Cette coalition est d’ailleurs sortie publiquement en décembre pour exprimer ses craintes face à une éventuelle augmentation du prix du papier journal. Comme le souligne Karl Blackburn, ses membres craignent que cela vienne accélérer le transfert des médias traditionnels vers les médias numériques.

Chez Unifor
Au sein du syndicat Unifor, qui représente les travailleurs des usines de papier journal de produits forestiers Résolu, de Kruger et de White Birch, l’annonce de cette nouvelle tuile sur une industrie déjà fragilisée par la baisse de la demande est dénoncée.

Par la voix de son président Renaud Gagné, Unifor dit comprendre mal qu’une telle décision majeure puisse découler d’une seule plainte. Dans un communiqué, M. Gagné rappelle d’ailleurs que « 34 membres de la Chambre des représentants ont interpellé le secrétaire au commerce américain, Wilbur Ross, afin de l’aviser que la vision de Norpac ne correspondait pas à celle de l’ensemble de l’industrie du papier aux États-Unis ».

Les élus dénoncent
Le maire de Baie-Comeau, Yves Montigny, et le préfet de la MRC de Manicouagan, Marcel Furlong, dénoncent aussi l’imposition de ces nouveaux droits compensatoires et réclament l’intervention d’Ottawa.
« Nous invitons le gouvernement fédéral à intervenir afin de soutenir les entreprises de la Manicouagan, notre communauté en plus de l’ensemble des entreprises des autres communautés forestières affectées par ce nouveau conflit commercial », a lancé M. Furlong.

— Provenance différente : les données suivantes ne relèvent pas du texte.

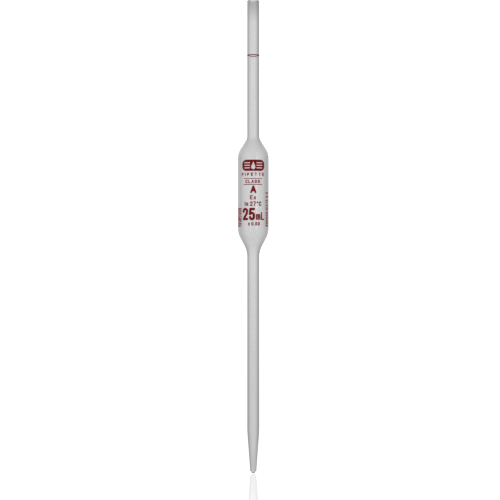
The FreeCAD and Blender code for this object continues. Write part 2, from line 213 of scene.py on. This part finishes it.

M. Montigny rappelle que l’usine de Baie-Comeau fait surtout affaire avec des clients outre-mer, ce qui diminue l’impact de la décision des États-Unis. Par contre, lui et M. Furlong se disent solidaires avec l’ensemble des élus du Québec.

Fait à noter, le dossier de ces nouvelles taxes à l’exportation a été abordé, en urgence, vendredi matin lors d’une conférence téléphonique des membres du Comité sur la forêt de l’Union des municipalités du Québec, qui réunit les maires et mairesses des principales régions forestières.

Le sujet sera aussi à l’ordre du jour de la prochaine rencontre des membres du comité, le 1er février, à Lévis.